Под кроватью в маленькой комнате — под той кроватью, на которой Варя спала эту ночь, — было чисто выметено, стоял чемодан с ёлочными игрушками и пахло сухими травами. Веретено лежало у самого плинтуса, в изголовье, как и было сказано: тёмное, тяжёлое, отполированное ладонями до костяного блеска, с насечками по толстому концу — Варя машинально сосчитала: одиннадцать. Она вытащила его, чувствуя странную неловкость, будто достаёт чужое письмо, и уже в сенях, отдавая, спросила:
— А почему нельзя деньгами? Нет, я отдам, мне не жалко, просто... объясните мне кто-нибудь хоть что-то. Пожалуйста.

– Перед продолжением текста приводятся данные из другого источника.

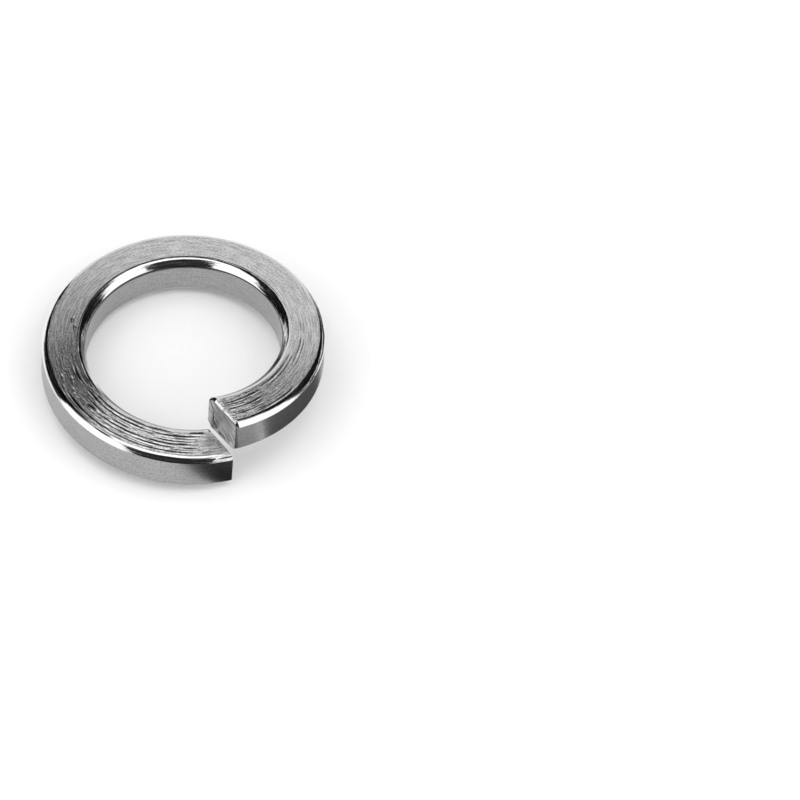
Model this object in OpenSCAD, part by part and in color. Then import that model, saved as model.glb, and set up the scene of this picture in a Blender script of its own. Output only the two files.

Круглолицая спрятала веретено в сумку — бережно, в платочек, как градусник.
— Потому что деньги — это ты нам заплатила, и всё, разошлись, — сказала она. — А вещь — это она отдала. Ей сейчас отдавать надо, деточка. Много накопилось. Чем больше раздаст, тем легче ляжет. — Она поправила очки и посмотрела на Варю своими плавающими глазами, и за линзами они казались огромными, во всё лицо. — Ты вот не берёшь ничего, а зря. Ты бы тоже взяла что-нибудь. По-родственному. Только не сама — попроси у неё. Вслух попроси, при гробе. Что даст — то твоё.
— Я подумаю, — сказала Варя ровно. За пятнадцать городских лет она научилась этому тону: вежливая стена. — Спасибо вам.
Старухи гуськом пошли к калитке. Варя уже закрывала дверь, когда круглолицая обернулась — одна, у самой калитки, отстав от своих:
— Приходила уже?
Двор был залит августовским утренним солнцем. Пахло росой и укропом. Где-то у соседей бубнил телевизор. Слово «приходила» упало в это утро, как гайка в молоко.
— Что? — сказала Варя.
— Ночью, говорю, приходила уже? — Старуха спрашивала спокойно, по-деловому, как спрашивают «давление не поднималось?». — По голосу, по стуку? Ты не открыла?
— Мне... приснилось что-то такое, — услышала Варя собственный голос откуда-то со стороны.
— Не открыла — молодец. — Круглолицая кивнула, удовлетворённо, как врач, у которого сошёлся анализ. — И не открывай. Особенно до похорон — пока верёвочки держат, она только просится. А ты дверь ей не отворяй, окно не отворяй и — слышишь, деточка? — ничего у порога не поднимай, чего вечером там не лежало. До субботы дотерпи. В субботу закопаем, и всё, и гора с плеч.
Она пошла догонять своих. Уже из-за штакетника, не оборачиваясь, добавила — буднично, себе под нос, но утро было тихое, и Варя услышала каждое слово:
— Быстро она, однако. Первая же ночь. Ох, не хочет Секлета порожняком уходить.
Калитка стукнула. Варя осталась стоять на крыльце.
Потом вернулась в дом, прошла мимо большой комнаты — не глядя, — взяла телефон и набрала мать. Гудок, второй, восьмой. Сброс. Через минуту пришло сообщение, короткое, как захлопнутая дверь:
«Не могу говорить. Похорони и уезжай. НИЧЕГО ОТТУДА НЕ БЕРИ».
Варя перечитала его три раза. Посмотрела на шифоньер, где больше не было синего платка, на буфет без чашки с петухом.
«Ей сейчас отдавать надо», — сказали ей час назад.
«Я тебе не всё отдала», — сказали ей ночью.
Валерьянки в доме не нашлось.
Зато нашлась аптечка — жестяная коробка из-под печенья, набитая пузырьками и пакетиками, и Варя, перебирая её, обнаружила, что аптека у бабки была двойная. С одной стороны, под крышкой, лежало обычное: анальгин, валидол, зелёнка, аспирин, тюбик мази от суставов, три пачки таблеток от давления с сегодняшними, августовскими датами.
А под этим, на дне, отдельно — травы. Штук пятнадцать бумажных пакетиков, подписанных тем же круглым почерком: «полынь, май, левой рукой». «Чертополох, Иван-день». «Осин. кора, весна». «Мак, некупленный». И один пакет без названия, а только с датой: «14.09.72».